◆ Prompt ◆
Using the data beneath this instruction, retype only the lines from the one that contains "Recreate this object" down to the one that contains "const BOTTOM_GAP = 0.375;", both included, exactly as they appear.

◆ Records to process ◆
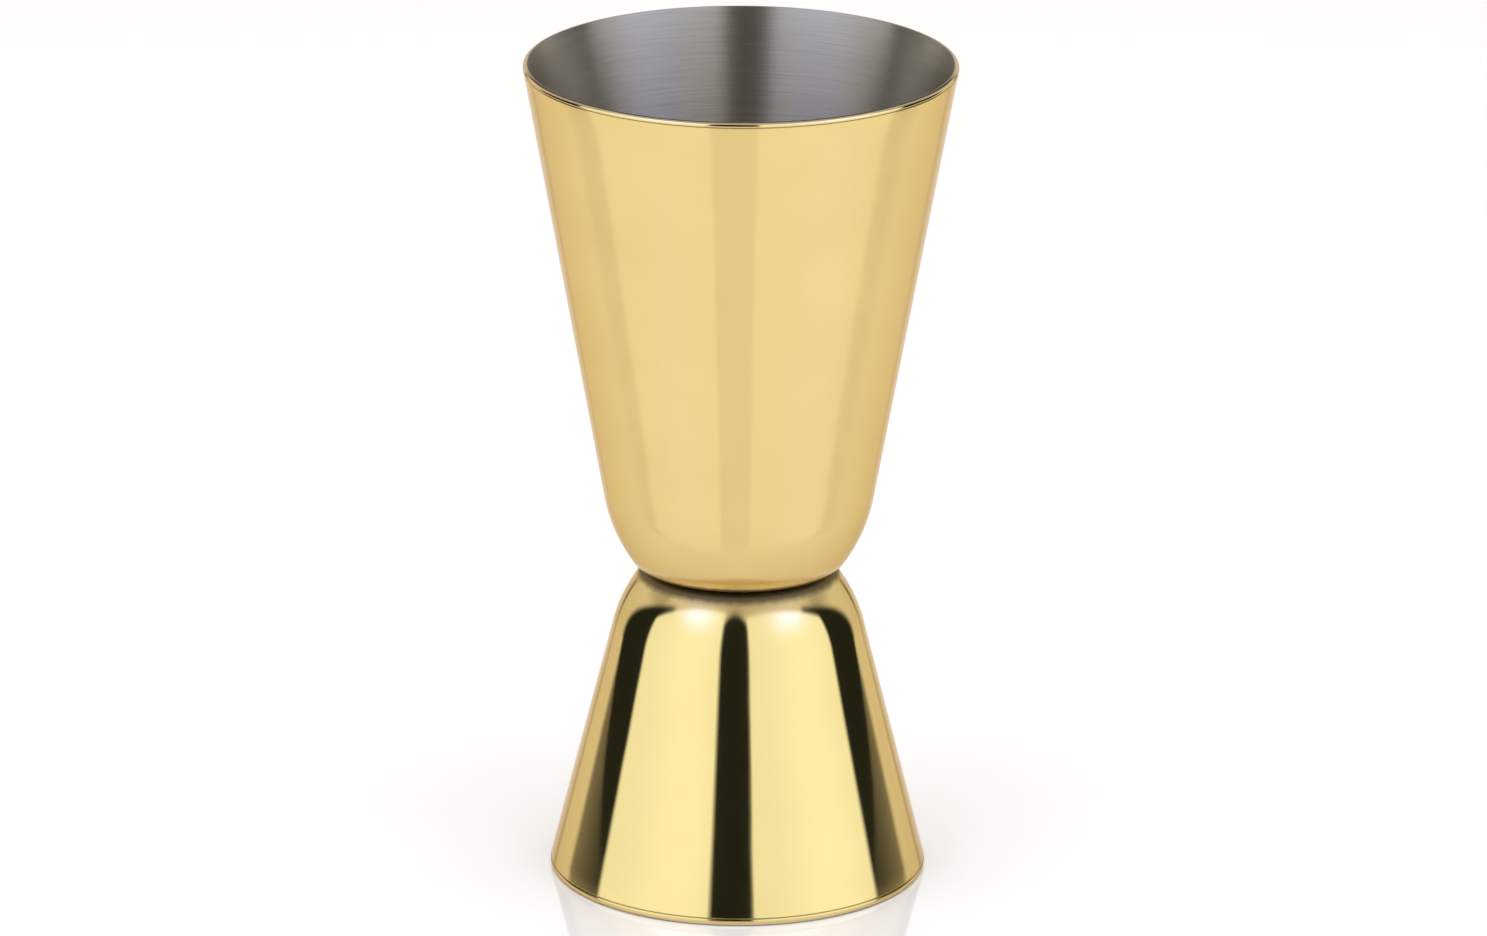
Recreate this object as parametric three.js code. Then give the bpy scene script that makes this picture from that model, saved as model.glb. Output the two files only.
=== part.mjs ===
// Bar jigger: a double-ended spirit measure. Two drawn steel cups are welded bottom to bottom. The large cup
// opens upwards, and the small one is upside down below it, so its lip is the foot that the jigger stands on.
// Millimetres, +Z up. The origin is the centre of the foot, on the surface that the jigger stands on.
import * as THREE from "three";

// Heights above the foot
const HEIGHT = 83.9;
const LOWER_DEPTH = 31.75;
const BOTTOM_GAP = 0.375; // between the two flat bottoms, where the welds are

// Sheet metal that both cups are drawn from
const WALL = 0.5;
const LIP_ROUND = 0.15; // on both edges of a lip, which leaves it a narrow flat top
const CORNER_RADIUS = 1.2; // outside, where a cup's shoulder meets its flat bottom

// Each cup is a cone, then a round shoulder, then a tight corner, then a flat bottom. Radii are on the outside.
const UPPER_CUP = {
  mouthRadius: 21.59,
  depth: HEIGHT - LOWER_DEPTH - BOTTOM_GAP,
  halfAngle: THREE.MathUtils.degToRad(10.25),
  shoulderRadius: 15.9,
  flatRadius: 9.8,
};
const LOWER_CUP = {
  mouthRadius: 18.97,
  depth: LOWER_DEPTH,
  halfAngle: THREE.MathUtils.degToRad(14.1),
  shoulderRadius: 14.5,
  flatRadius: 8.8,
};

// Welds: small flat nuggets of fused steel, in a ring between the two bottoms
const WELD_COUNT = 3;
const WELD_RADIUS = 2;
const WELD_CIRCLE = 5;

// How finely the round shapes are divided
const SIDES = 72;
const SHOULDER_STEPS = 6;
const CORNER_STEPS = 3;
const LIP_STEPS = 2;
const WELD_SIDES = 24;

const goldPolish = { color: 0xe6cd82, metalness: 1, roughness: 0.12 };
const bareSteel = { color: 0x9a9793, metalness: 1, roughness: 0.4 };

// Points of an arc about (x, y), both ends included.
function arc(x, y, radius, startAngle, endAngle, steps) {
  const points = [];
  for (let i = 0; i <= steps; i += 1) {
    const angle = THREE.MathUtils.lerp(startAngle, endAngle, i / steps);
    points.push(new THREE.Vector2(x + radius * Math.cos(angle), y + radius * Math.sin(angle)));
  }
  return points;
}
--
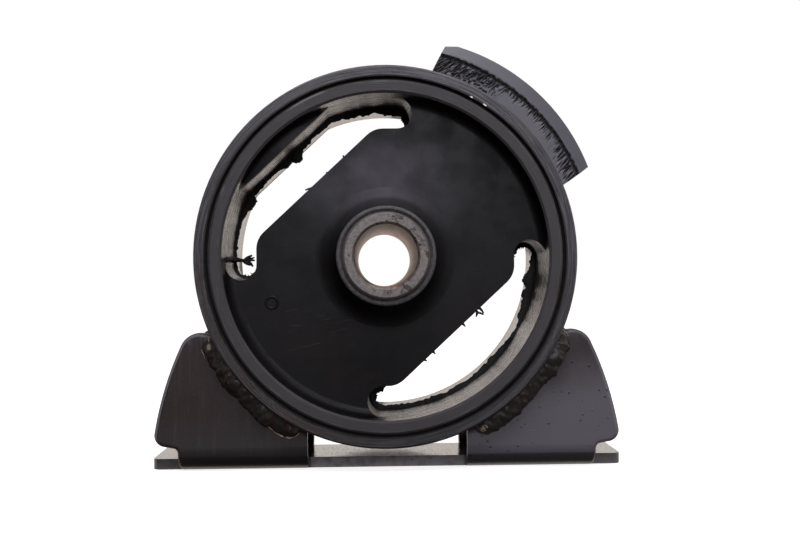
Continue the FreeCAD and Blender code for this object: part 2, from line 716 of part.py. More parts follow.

◆ Exercise solution ◆
Recreate this object as parametric three.js code. Then give the bpy scene script that makes this picture from that model, saved as model.glb. Output the two files only.
=== part.mjs ===
// Bar jigger: a double-ended spirit measure. Two drawn steel cups are welded bottom to bottom. The large cup
// opens upwards, and the small one is upside down below it, so its lip is the foot that the jigger stands on.
// Millimetres, +Z up. The origin is the centre of the foot, on the surface that the jigger stands on.
import * as THREE from "three";

// Heights above the foot
const HEIGHT = 83.9;
const LOWER_DEPTH = 31.75;
const BOTTOM_GAP = 0.375; // between the two flat bottoms, where the welds are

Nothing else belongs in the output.